[Items from a dataset]
# # #
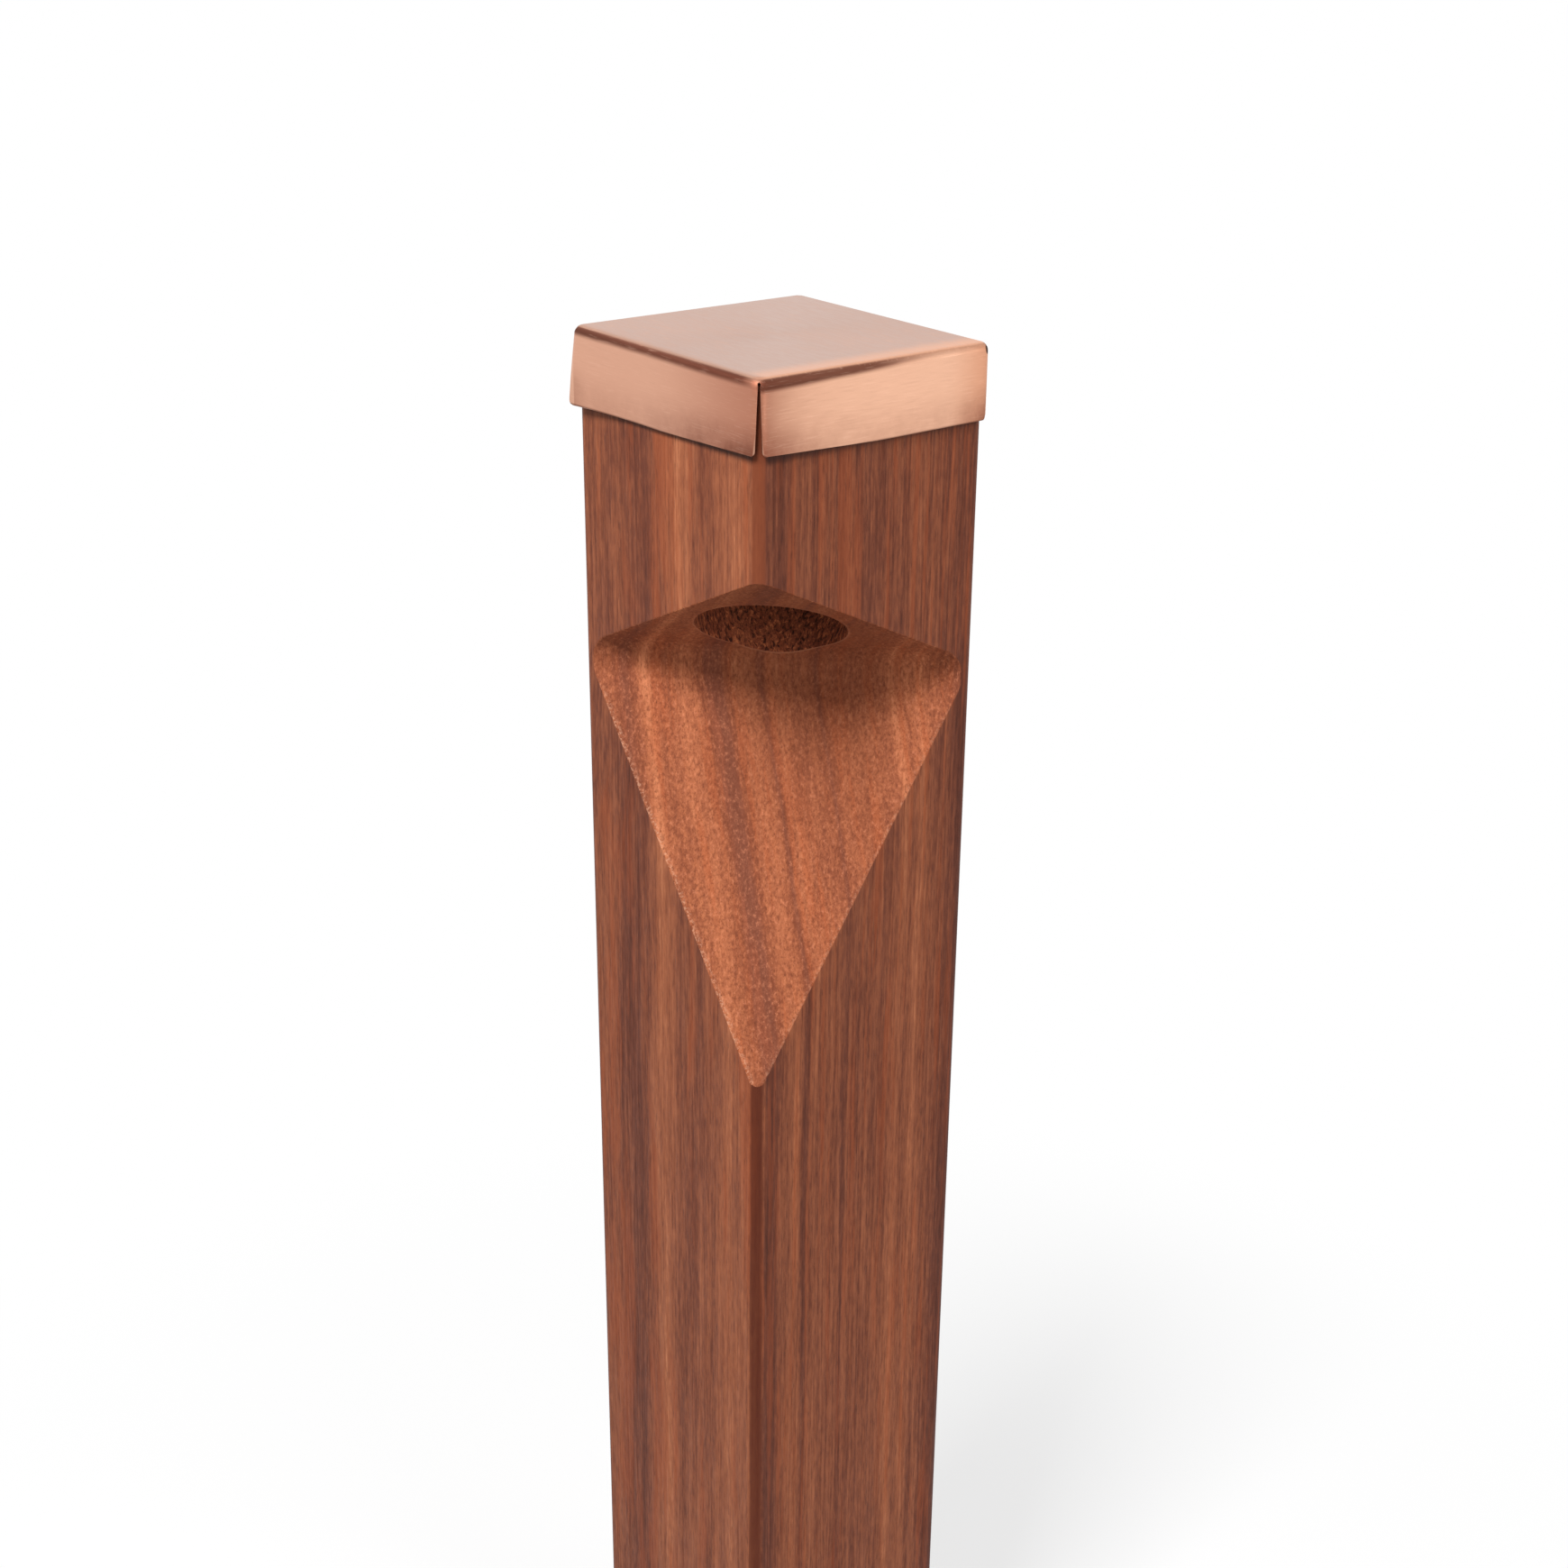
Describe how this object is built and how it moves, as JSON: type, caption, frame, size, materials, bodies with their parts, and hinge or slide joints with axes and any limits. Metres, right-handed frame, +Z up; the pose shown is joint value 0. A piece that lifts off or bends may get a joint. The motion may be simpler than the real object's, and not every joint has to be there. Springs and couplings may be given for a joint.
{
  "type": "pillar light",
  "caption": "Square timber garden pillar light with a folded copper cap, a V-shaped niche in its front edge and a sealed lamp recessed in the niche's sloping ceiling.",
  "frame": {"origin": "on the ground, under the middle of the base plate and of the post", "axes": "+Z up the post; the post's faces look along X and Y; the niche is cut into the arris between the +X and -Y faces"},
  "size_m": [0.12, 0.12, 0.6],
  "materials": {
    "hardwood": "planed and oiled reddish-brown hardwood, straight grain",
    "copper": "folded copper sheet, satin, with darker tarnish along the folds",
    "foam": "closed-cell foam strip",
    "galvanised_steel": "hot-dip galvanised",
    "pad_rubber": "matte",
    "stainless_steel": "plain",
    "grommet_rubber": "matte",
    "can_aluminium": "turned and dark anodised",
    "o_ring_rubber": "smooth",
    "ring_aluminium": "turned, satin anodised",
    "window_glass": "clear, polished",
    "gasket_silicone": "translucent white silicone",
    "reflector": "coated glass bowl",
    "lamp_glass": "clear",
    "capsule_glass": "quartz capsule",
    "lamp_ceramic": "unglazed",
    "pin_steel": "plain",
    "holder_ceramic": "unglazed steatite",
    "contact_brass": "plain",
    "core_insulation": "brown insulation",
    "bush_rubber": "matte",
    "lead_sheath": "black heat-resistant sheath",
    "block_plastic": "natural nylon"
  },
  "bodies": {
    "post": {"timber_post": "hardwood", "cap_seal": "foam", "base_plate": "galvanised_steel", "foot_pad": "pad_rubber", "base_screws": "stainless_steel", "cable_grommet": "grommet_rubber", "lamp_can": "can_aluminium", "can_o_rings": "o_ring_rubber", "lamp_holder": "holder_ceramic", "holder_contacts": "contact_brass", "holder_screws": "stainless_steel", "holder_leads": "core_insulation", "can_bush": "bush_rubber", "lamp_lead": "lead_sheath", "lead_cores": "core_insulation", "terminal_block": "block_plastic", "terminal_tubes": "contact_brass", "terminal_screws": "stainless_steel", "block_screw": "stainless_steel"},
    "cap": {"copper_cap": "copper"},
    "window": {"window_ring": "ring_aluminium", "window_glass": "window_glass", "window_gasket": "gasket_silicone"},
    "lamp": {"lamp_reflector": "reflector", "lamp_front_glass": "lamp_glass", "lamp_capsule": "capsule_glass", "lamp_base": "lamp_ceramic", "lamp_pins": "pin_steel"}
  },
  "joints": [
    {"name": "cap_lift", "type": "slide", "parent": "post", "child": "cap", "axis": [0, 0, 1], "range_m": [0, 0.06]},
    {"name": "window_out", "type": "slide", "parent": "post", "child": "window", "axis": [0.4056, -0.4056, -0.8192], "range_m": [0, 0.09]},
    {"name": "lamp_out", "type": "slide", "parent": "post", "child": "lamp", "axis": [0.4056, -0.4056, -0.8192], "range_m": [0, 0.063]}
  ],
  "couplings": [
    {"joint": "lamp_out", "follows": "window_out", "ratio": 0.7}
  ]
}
# # #
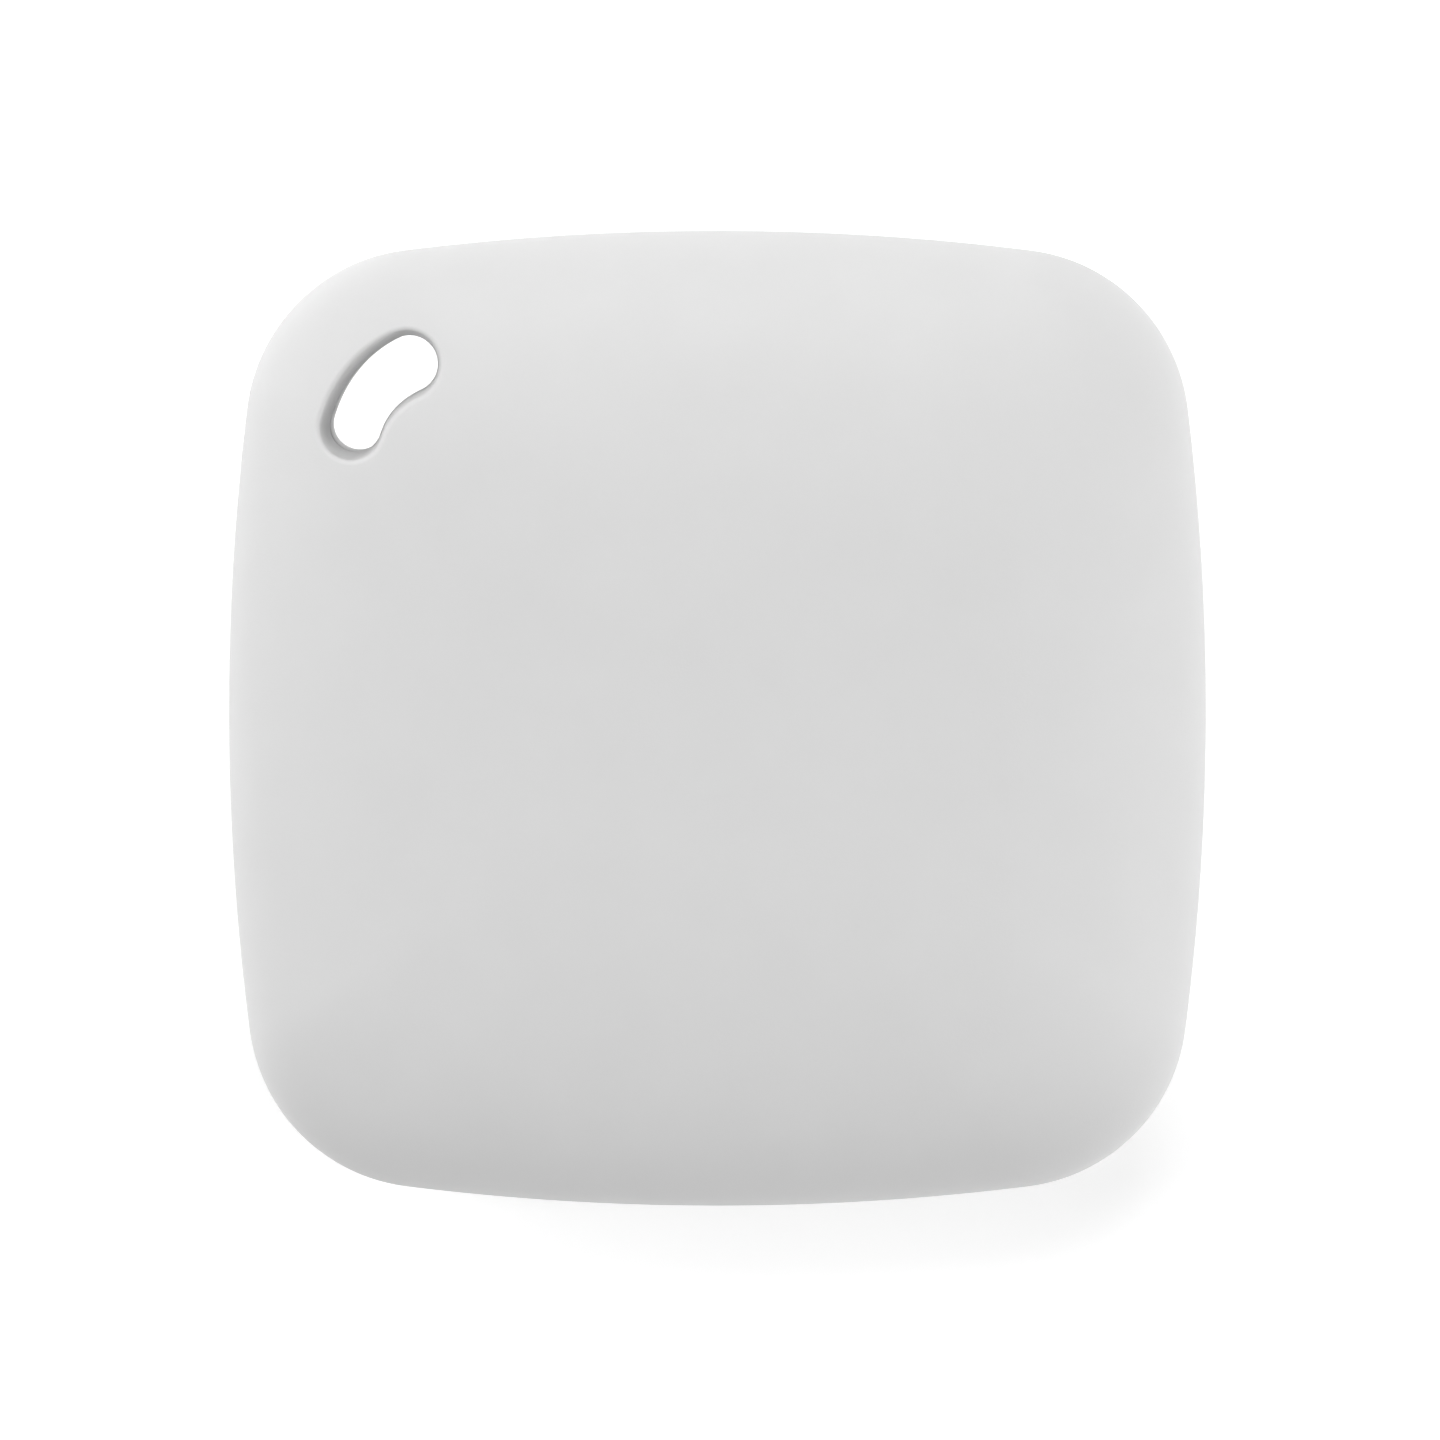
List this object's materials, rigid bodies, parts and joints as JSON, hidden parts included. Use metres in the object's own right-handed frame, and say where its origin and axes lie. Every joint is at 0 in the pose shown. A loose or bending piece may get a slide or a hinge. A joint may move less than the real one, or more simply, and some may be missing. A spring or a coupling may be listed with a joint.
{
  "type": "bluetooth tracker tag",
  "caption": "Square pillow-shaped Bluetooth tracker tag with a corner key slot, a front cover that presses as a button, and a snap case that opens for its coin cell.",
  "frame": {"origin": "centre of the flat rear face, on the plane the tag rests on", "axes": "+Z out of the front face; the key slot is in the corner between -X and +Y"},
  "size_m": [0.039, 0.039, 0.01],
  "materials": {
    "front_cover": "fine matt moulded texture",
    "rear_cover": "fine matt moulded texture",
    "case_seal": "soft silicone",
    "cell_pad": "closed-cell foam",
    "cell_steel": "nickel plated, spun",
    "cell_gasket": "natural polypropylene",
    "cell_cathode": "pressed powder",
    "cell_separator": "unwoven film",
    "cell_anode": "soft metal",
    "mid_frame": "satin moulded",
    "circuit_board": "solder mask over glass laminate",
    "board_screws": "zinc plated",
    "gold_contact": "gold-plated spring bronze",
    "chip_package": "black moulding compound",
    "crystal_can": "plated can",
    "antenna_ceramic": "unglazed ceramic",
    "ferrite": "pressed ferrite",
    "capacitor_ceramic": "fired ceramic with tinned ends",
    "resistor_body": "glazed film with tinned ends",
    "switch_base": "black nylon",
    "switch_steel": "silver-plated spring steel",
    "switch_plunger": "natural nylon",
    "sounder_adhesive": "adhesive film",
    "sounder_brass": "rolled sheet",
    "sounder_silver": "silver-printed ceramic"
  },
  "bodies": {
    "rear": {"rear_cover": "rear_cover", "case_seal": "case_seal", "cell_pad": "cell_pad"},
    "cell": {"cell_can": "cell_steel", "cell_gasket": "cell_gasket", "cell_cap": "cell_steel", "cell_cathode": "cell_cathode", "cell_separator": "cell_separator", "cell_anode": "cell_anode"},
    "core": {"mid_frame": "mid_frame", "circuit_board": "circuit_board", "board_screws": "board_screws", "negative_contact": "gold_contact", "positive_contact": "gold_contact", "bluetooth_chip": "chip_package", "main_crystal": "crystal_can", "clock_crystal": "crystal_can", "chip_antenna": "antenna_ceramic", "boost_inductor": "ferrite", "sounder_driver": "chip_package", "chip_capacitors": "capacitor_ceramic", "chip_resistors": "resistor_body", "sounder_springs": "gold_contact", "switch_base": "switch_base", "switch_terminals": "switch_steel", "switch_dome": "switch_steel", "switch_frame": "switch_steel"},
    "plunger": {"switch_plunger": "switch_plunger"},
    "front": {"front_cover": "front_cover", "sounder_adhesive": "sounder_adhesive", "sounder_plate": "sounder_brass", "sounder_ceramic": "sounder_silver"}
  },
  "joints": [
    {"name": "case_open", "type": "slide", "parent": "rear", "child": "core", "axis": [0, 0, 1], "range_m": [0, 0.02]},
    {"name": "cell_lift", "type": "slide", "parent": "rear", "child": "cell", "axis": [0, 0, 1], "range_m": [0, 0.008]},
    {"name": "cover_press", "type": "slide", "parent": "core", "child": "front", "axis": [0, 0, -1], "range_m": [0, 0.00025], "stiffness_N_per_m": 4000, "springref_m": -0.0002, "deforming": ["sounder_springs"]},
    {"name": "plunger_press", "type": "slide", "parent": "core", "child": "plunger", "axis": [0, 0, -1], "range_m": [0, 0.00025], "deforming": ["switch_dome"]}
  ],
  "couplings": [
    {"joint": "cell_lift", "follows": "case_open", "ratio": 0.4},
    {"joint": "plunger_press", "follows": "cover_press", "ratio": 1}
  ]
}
# # #
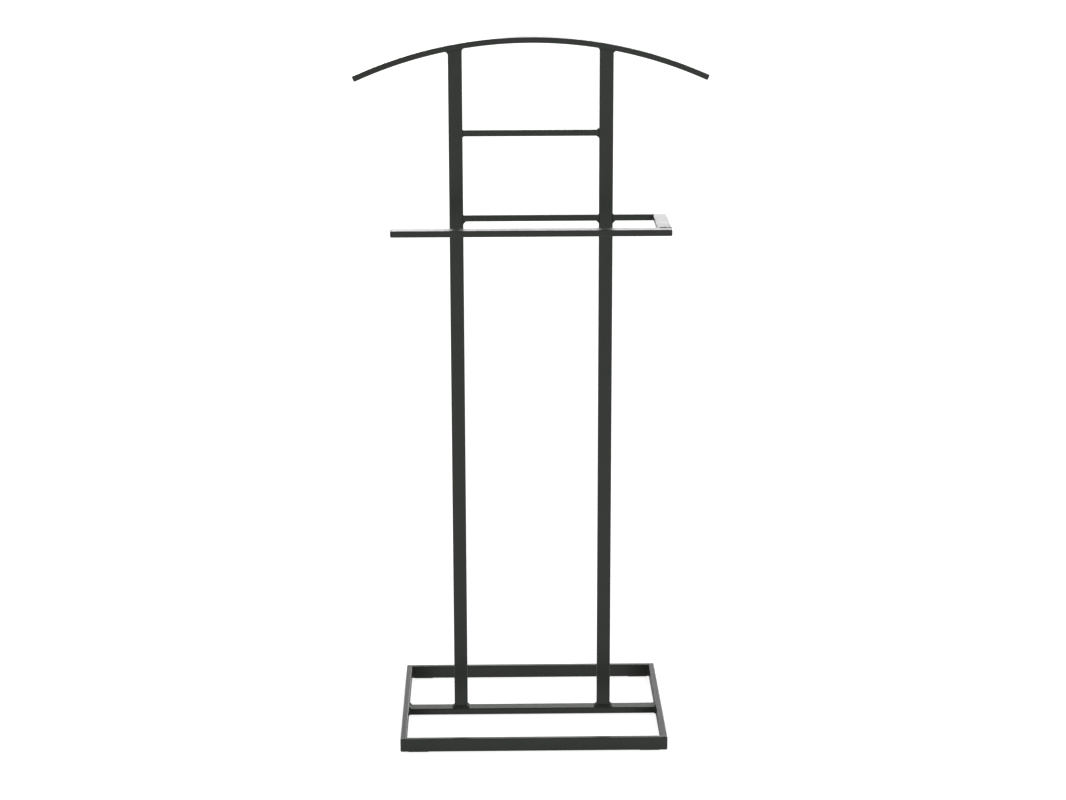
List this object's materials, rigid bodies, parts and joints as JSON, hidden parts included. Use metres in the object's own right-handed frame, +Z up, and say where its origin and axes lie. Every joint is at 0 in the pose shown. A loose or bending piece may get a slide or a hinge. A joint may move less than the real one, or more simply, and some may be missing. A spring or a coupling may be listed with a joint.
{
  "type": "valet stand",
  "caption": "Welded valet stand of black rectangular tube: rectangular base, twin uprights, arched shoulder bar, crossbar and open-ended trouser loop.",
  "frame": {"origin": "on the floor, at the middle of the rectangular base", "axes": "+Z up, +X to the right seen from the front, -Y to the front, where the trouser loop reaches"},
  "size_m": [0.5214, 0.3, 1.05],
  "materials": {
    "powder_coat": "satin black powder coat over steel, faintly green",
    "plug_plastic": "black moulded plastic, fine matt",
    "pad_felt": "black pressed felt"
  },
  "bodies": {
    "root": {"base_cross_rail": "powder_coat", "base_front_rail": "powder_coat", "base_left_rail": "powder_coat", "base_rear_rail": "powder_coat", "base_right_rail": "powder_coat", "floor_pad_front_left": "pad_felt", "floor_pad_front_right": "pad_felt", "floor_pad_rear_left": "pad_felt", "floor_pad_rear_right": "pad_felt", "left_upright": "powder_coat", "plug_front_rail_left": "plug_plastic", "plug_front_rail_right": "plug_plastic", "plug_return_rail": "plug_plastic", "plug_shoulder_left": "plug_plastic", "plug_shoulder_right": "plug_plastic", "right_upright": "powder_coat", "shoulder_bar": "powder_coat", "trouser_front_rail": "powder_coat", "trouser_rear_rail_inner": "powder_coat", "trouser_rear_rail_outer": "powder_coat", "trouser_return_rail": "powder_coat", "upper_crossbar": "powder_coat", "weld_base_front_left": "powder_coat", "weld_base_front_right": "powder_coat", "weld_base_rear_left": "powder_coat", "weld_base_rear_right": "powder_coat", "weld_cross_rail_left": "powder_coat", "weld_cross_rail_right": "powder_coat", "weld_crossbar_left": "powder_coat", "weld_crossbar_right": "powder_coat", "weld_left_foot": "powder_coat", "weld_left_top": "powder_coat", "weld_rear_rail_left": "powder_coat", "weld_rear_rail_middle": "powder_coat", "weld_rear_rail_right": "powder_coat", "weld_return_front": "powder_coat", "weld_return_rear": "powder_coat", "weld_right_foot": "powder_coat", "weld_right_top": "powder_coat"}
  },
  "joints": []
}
# # #
• **Task directions**:
Report back each line of the entries that holds the string "where".

• **Correct answer**:
List this object's materials, rigid bodies, parts and joints as JSON, hidden parts included. Use metres in the object's own right-handed frame, and say where its origin and axes lie. Every joint is at 0 in the pose shown. A loose or bending piece may get a slide or a hinge. A joint may move less than the real one, or more simply, and some may be missing. A spring or a coupling may be listed with a joint.
List this object's materials, rigid bodies, parts and joints as JSON, hidden parts included. Use metres in the object's own right-handed frame, +Z up, and say where its origin and axes lie. Every joint is at 0 in the pose shown. A loose or bending piece may get a slide or a hinge. A joint may move less than the real one, or more simply, and some may be missing. A spring or a coupling may be listed with a joint.
  "frame": {"origin": "on the floor, at the middle of the rectangular base", "axes": "+Z up, +X to the right seen from the front, -Y to the front, where the trouser loop reaches"},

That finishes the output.